Die Landwirte und ihre Verbände appellieren dringend an alle Beteiligten, eine schnelle Lösung für die Zukunft der Schlachtbetriebe zu finden. Die Unsicherheit schade der gesamten Branche und untergrabe das Vertrauen der betroffenen Landwirte. Eine Hängepartie, wie die monatelange Entscheidungsfindung des Kartellamtes, sei wirtschaftlich nicht tragbar. „Wir brauchen eine schnelle Lösung, das ist ganz wichtig“, betonte Günther Felßner.
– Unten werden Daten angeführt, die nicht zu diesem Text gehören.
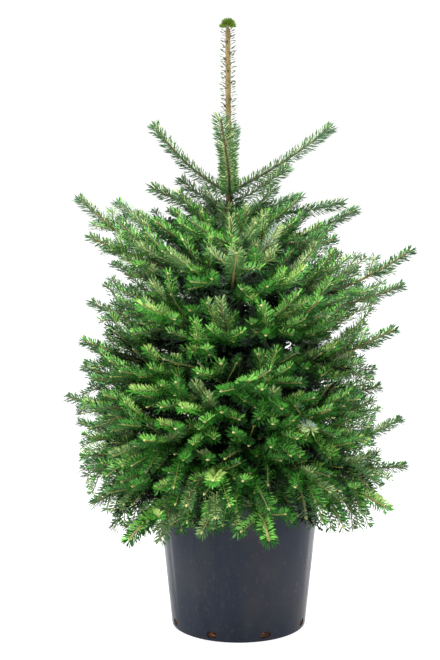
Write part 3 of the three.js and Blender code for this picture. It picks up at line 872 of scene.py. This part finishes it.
class Growth:
    """The joints that shoots can start from, with their headings and limbs, and all the tips."""

    def __init__(self):
        self.joints, self.ways, self.owners = [], [], []
        for limb in limbs:
            for share in np.arange(0.1, 0.95, JOINT_STEP / limb.reach):
                self.joints.append(limb.axis(share))
                self.ways.append(limb.heading(share))
                self.owners.append(limb)
        for shoot in shoots:
            if shoot.order:
                points, headings = shoot.at([0, 0.5])
                self.joints.extend(points)
                self.ways.extend(headings)
                self.owners.extend([shoot.limb] * 2)
        self.joints, self.ways = np.array(self.joints), np.array(self.ways)
        self.tips = np.array([shoot.end for shoot in shoots if shoot.tip])

    def best_joint(self, goal, wanted, wanted_length):
        """The number of the joint that a shoot to the goal grows from best, and its way there."""
        away = goal - self.joints
        far = np.linalg.norm(away, axis=1)
        away = away / far[:, None]
        angle = np.degrees(np.arccos(np.clip((away * self.ways).sum(1), -1, 1)))
        off = np.degrees(np.arccos(np.clip(away @ wanted, -1, 1)))
        cost = ANGLE_COST * abs(angle - SHOOT_ANGLE) + WAY_COST * off
        cost += LENGTH_COST * abs(far - wanted_length)
        cost[(far > SHOOT_LONGEST) | (angle > WIDEST_ANGLE)] = np.inf
        best = int(np.argmin(cost))
        return (best, away[best]) if np.isfinite(cost[best]) else (None, None)

    def fill(self, tries, spacing, depths, inner, seed, heights=BODY):
        """Grows a shoot to each open place between two depths and two heights of the crown."""
        for i in range(tries):
            azimuth = 2 * math.pi * (EVEN_TURN * i % 1)
            z = heights[0] + (heights[1] - heights[0]) * (EVEN_RISE * i % 1)
            depth = depths[0] + (depths[1] - depths[0]) * chance(seed + i)
            out = crown_radius(z, azimuth) * (1 - depth)
            outward = level(azimuth)
            goal = trunk_axis(z) + out * outward
            if z < skirt_height(azimuth) or not is_open(goal):
                continue
            wanted_length = np.interp(z, LENGTH_HEIGHTS, SHOOT_LENGTHS)
            apart = spacing * math.sqrt(wanted_length / SHOOT_LENGTHS[0])
            if ((self.tips - goal) ** 2).sum(1).min() < apart**2:
                continue
            # Low shoots hang over the rim, and higher ones rise more and more
            rise = np.interp(z, LIFT_HEIGHTS, LIFTS)
            wanted = normal(outward + (0, 0, rise))
            best, ahead = self.best_joint(goal, wanted, wanted_length)
            if best is None:
                continue
            limb, start = self.owners[best], self.joints[best]
            way = normal(ahead + CURVE * self.ways[best] - (0, 0, CURVE * rise))
            onward = normal(ahead + (0, 0, CURVE * rise))
            key = seed + 1000 + i
            grown = Shoot(limb, start, goal, way, onward, 0, 2, key, True, inner)
            middle, heading = grown.at([0.4])
            if not is_open(middle[0]):
                continue
            shoots.append(grown)
            self.tips = np.vstack([self.tips, goal])
            if not inner:
                self.joints = np.vstack([self.joints, middle])
                self.ways = np.vstack([self.ways, heading])
                self.owners.append(limb)


# The spacing is between the tips, in millimetres, and the depths are shares of the crown's reach
growth = Growth()
growth.fill(tries=14000, spacing=35, depths=(0, 0.26), inner=0, seed=70000)
growth.fill(tries=10000, spacing=31, depths=(0.28, 0.58), inner=1, seed=90000)
growth.fill(tries=6000, spacing=41, depths=(0.58, 0.9), inner=2, seed=110000)
growth.fill(tries=3000, spacing=29, depths=(0.15, 0.5), inner=1, seed=130000, heights=OVER_RIM)
growth.fill(
    tries=3000, spacing=25, depths=(0.4, 0.9), inner=2, seed=140000, heights=BETWEEN_WHORLS
)

# A twig's radius at its tip, and at its foot for each year of its age
TWIG_TIP = 1.1
WOOD_AT_AGE = (1.4, 1.8, 2.2, 2.6)
YOUNG_SHARE = 0.45
YOUNG, SECOND, OLD = range(3)
twigs = Joined()
for shoot in shoots:
    if shoot.order == 0:
        continue
    thick = WOOD_AT_AGE[min(shoot.age, 3)]
    thin = WOOD_AT_AGE[shoot.age - 1] if shoot.age else TWIG_TIP
    if shoot.inner:
        steps, sides, slot = 2, 4, OLD
    else:
        steps, sides = 4, 5
        slot = YOUNG if chance(shoot.key + 0.71) < YOUNG_SHARE else SECOND
    line, _ = shoot.at(np.linspace(0, 1, steps))
    twigs.tube(line, np.linspace(thick, thin, steps), sides, slot)
young_wood = plain("young_wood", "8f9048", 0.7)
second_wood = plain("second_wood", "6e6a36", 0.75)
old_wood = plain("old_wood", "30261a", 0.85)
twig_wood = twigs.piece("twigs", [young_wood, second_wood, old_wood], True)
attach(twig_wood, "root")


# --- Needles -----------------------------------------------------------------
# Flat blunt needles, set close all along each shoot. They part to either side like a herringbone,
# with more on the upper side, glossy green above and silvery beneath. The greens are mixed from
# shoot to shoot, fresh with a painted highlight at the tips of the boughs, lighter painted lit
# greens high in the crown, painted shade on the lower ranks and dark painted shade inside the crown.
NEEDLE_LENGTH = 20
NEEDLE_WIDTH = 2.7
NEEDLE_THICK = 0.35
NEEDLE_BEND = 0.1
LENGTHS_VARY = (0.84, 1.06)
WIDTHS_VARY = (0.88, 1.1)
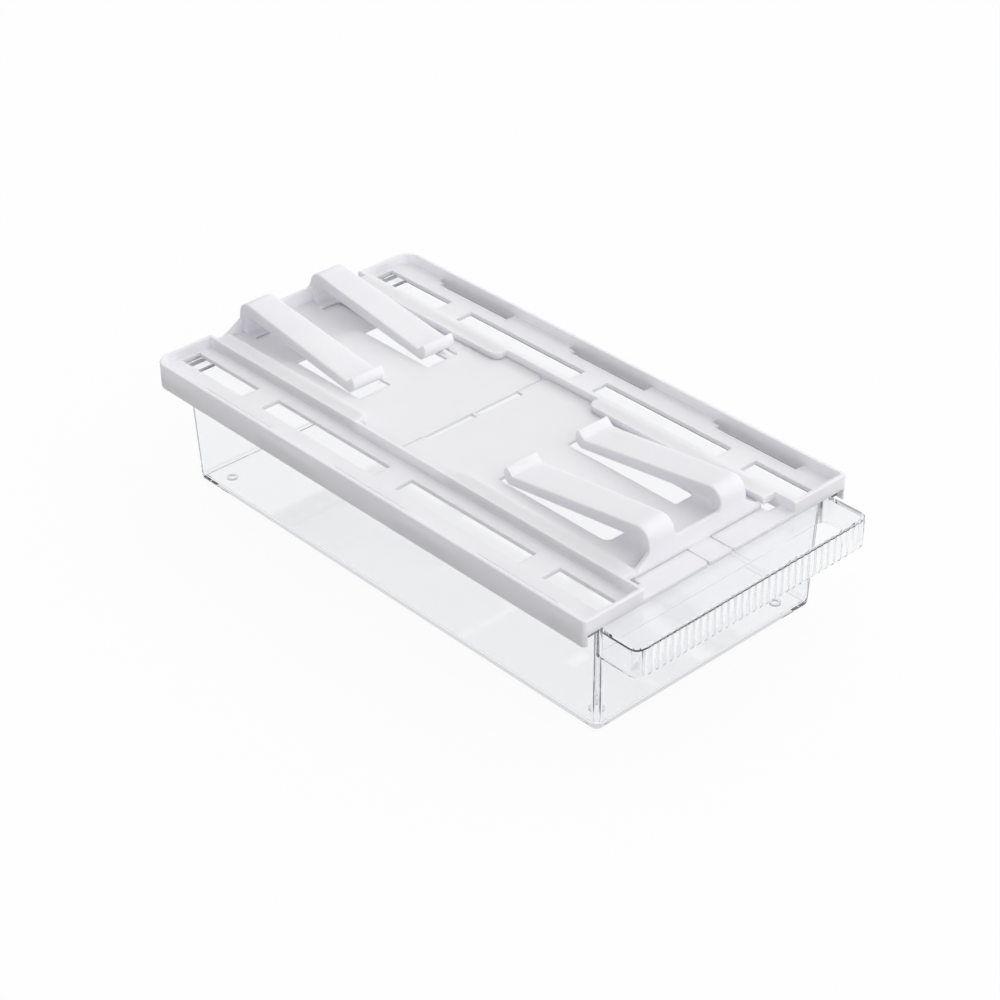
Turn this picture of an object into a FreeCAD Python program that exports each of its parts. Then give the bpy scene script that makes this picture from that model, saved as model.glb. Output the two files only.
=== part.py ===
import FreeCAD, Part
import math
import os

# Fridge drawer organizer: a rail frame, two sliding clip plates and a clear drawer.
# Working axes while modelling, in millimetres: X across, Y from the frame's front face
# to its back, Z = 0 at the rim of the frame. place() moves every piece at the end so that
# the origin is at the bottom centre of the whole object.

# Rail frame
frame_length = 310.0
frame_width = 172.0
skirt_height = 13.6
skirt_wall = 2.1
rear_corner = 9.0
front_corner = 2.0
rim_round = 0.7
deck_drop = 5.6
deck_thickness = 2.2

# Ridges and keepers that hold the clip plates
ridge_spacing = 99.0
ridge_wall = 1.7
ridge_rise = 0.3
keeper_width = 7.5
keeper_wall = 1.8
keeper_corner = 4.5
front_keeper_start = 12.5
front_keeper_length = 115.5
front_keeper_relief = 3.0
rear_keeper_start = 6.0
rear_keeper_length = 110.5

# Openings in the deck
window_width = 11.3
window_bar = 15.0
front_window_start = 4.0
front_window_length = 39.0
rear_window_start = 3.0
rear_window_length = 49.0
middle_land = 6.5
front_ledge = 22.0
rear_ledge = 43.0

# Tabs that carry the drawer rim, each under a slot of the deck
tab_count = 3
tab_length = 52.0
tab_width = 5.8
tab_thickness = 2.6
first_tab = 50.5
last_tab = 59.5
slot_step = 4.5

# Clip plates
plate_thickness = 1.6
slide_gap = 0.3
keeper_gap = 0.3
side_gap = 0.5
seam_from_front = 165.0
seam_gap = 0.5
front_plate_start = 13.6
rear_plate_start = 0.3
plate_corner = 3.0
corner_notch = 3.5
seam_notch_left = 32.0
seam_notch_right = 30.0
seam_notch_depth = 4.0
seam_nib = 1.2

# Tongue of each plate and the notch that takes it
tongue_width = 14.4
tongue_slit = 0.9
tongue_drop = 0.1
tongue_root = 4.0
notch_chamfer = 1.2

# Wall across the outer end of each plate
end_wall_height = 7.8
end_wall_thickness = 2.8
end_wall_curve = 3.0
end_wall_overlap = 1.0

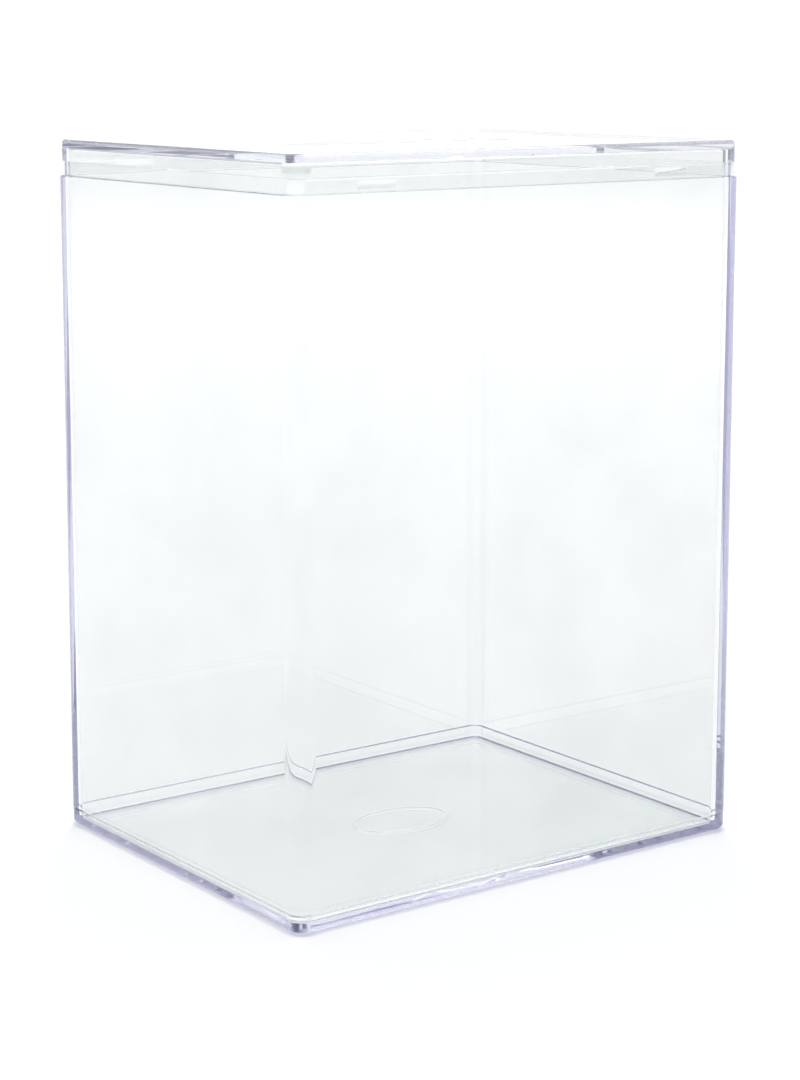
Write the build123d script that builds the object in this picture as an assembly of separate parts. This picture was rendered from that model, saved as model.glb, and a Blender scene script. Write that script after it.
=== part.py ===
"""A clear two-piece deck box for trading cards: a deep tub and a shallow lift-off lid.

Both pieces are thin-walled mouldings. The tub's rim is rebated into a thin neck, and the lid's
skirt is rebated the other way, so that the two meet in a half-lap joint and the closed box
looks like one block. Four low snap beads on the neck grip the skirt. A low rim runs round the
lid's top, and a fine groove round the tub sets off its foot.

Millimetres, +Z up. The origin is the centre of the underside, and the wide faces look along Y.
"""

import os

from build123d import *

# The closed box, and the radius of its upright corners
WIDTH = 72.4
DEPTH = 57.4
HEIGHT = 95.0
CORNER_RADIUS = 2.2

# The tub's walls thicken slightly from the rim to the floor, which lets the mould's core pull out
RIM_WALL = 1.3
FLOOR_WALL = 1.4
INNER_CORNER_RADIUS = 2.0
FLOOR_THICKNESS = 0.9
FLOOR_EDGE_RADIUS = 0.8

# The foot: the tub's bottom band, set in a little and parted from the walls by a fine groove
FOOT_HEIGHT = 2.4
FOOT_STEP = 0.1
FOOT_EDGE_RADIUS = 0.8
GROOVE_DEPTH = 0.22
GROOVE_HEIGHT = 0.15

# The half-lap joint between tub and lid
LID_HEIGHT = 4.84
NECK_HEIGHT = 1.87
NECK_INSET = 0.8
SHOULDER_EDGE_RADIUS = 0.15
SKIRT_CLEARANCE = 0.15
SEAM_GAP = 0.06

# The lid
LID_INSET = 0.25
LID_WALL = 1.15
LID_TOP_THICKNESS = 1.15
LID_CORNER_RADIUS = 2.1
LID_EDGE_RADIUS = 0.5

# The low rim round the lid's flat top panel
RIM_WIDTH = 1.6
RIM_HEIGHT = 0.3
RIM_SLOPE = 0.15
PANEL_CORNER_RADIUS = 0.6

# The snap beads: low domed pads on the neck's wide faces, near the corners
BEAD_WIDTH = 5.6
BEAD_HEIGHT = 1.3
BEAD_RISE = 0.08
BEAD_FROM_CORNER = 12.6

SHOULDER_Z = HEIGHT - LID_HEIGHT
NECK_TOP_Z = SHOULDER_Z + NECK_HEIGHT
SKIRT_Z = SHOULDER_Z + SEAM_GAP
STEP_Z = NECK_TOP_Z + SEAM_GAP


def outline(inset, radius, z):
    """The box's rounded rectangle at height z, drawn in by inset all round."""
    return Pos(0, 0, z) * RectangleRounded(WIDTH - 2 * inset, DEPTH - 2 * inset, radius)


def block(low_inset, low_z, high_inset, high_z, radius):
    """The solid between two outlines. It tapers where their insets differ."""
    return loft([outline(low_inset, radius, low_z), outline(high_inset, radius, high_z)])


def rounded_at(solid, z, radius):
    """The solid with the edges that lie all the way round it at height z rounded off."""
    level = [edge for edge in solid.edges() if abs(edge.center().Z - z) < 0.01]
    return fillet(level, radius)


def snap_beads():
    """Four low pads, each a slot shape that stands out of the neck by the bead's rise."""
    outward = DEPTH / 2 - NECK_INSET
    along = WIDTH / 2 - BEAD_FROM_CORNER
    middle_z = SHOULDER_Z + NECK_HEIGHT / 2
    profile = SlotOverall(BEAD_WIDTH, BEAD_HEIGHT)
    beads = Part()
    for side in (-1, 1):
        pad = extrude(Plane.XZ * profile, BEAD_RISE, both=True)
        for x in (-along, along):
            beads += Pos(x, side * outward, middle_z) * pad
    return beads


def make_tub():
    foot_radius = CORNER_RADIUS - FOOT_STEP
    groove_z = FOOT_HEIGHT - GROOVE_HEIGHT
    foot = block(FOOT_STEP, 0, FOOT_STEP, groove_z, foot_radius)
    foot = rounded_at(foot, 0, FOOT_EDGE_RADIUS)
    foot += block(FOOT_STEP, groove_z, GROOVE_DEPTH, FOOT_HEIGHT, foot_radius)
    walls = block(0, FOOT_HEIGHT, 0, SHOULDER_Z, CORNER_RADIUS)
    walls = rounded_at(walls, FOOT_HEIGHT, GROOVE_DEPTH)
    walls = rounded_at(walls, SHOULDER_Z, SHOULDER_EDGE_RADIUS)
    neck = block(NECK_INSET, SHOULDER_Z, NECK_INSET, NECK_TOP_Z, CORNER_RADIUS - NECK_INSET)
    bay = block(FLOOR_WALL, FLOOR_THICKNESS, RIM_WALL, NECK_TOP_Z, INNER_CORNER_RADIUS)
    bay = rounded_at(bay, FLOOR_THICKNESS, FLOOR_EDGE_RADIUS)
    return foot + walls + neck + snap_beads() - bay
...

Jürgen Maurer fasste die Forderung wie folgt zusammen: „Die Schlachthöfe dürfen nicht geschlossen werden, sie müssen bleiben, sie müssen in der Anzahl bleiben.“ Er betonte auch die Bedeutung des Miteinanders: „Das oberste Ziel ist, der Schlachthof muss erhalten bleiben. Das ist für uns hier drum exorbitant wichtig.“
Clemens Tönnies stellte klar, dass die Branche keine Subventionen für den Schlachtbetrieb selbst benötige, sondern in der Lage sein müsse, ihre Erträge am Markt zu generieren: „Bitte keine Subvention für Schlachtbetriebe. Wenn wir unsere Erträge nicht im Markt generieren, müssen wir aufhören.“ Stattdessen sollten politische Maßnahmen darauf abzielen, ein positives Investitionsklima für die Landwirte zu schaffen und die Tierhaltung im Land zu stärken. Eine Vereinfachung von Genehmigungsverfahren und ein langfristiger Schutz von Ställen seien dabei essenziell.
Wunsch nach Schulterschluss der gesamten Branche
Abschließend wurde der Wunsch nach einem Schulterschluss der gesamten Branche – von der Viehhaltung über die Schlachter bis zur Politik – artikuliert. Es gehe darum, die Nahrungssouveränität und Versorgungssicherheit Deutschlands zu gewährleisten, kurze Transportwege aus Tierschutzgründen zu erhalten und die deutschen Standorte zu stärken.
Die Landwirte sind bereit, die Zukunft aktiv mitzugestalten, fordern aber verlässliche Rahmenbedingungen und eine transparente Entscheidungsfindung.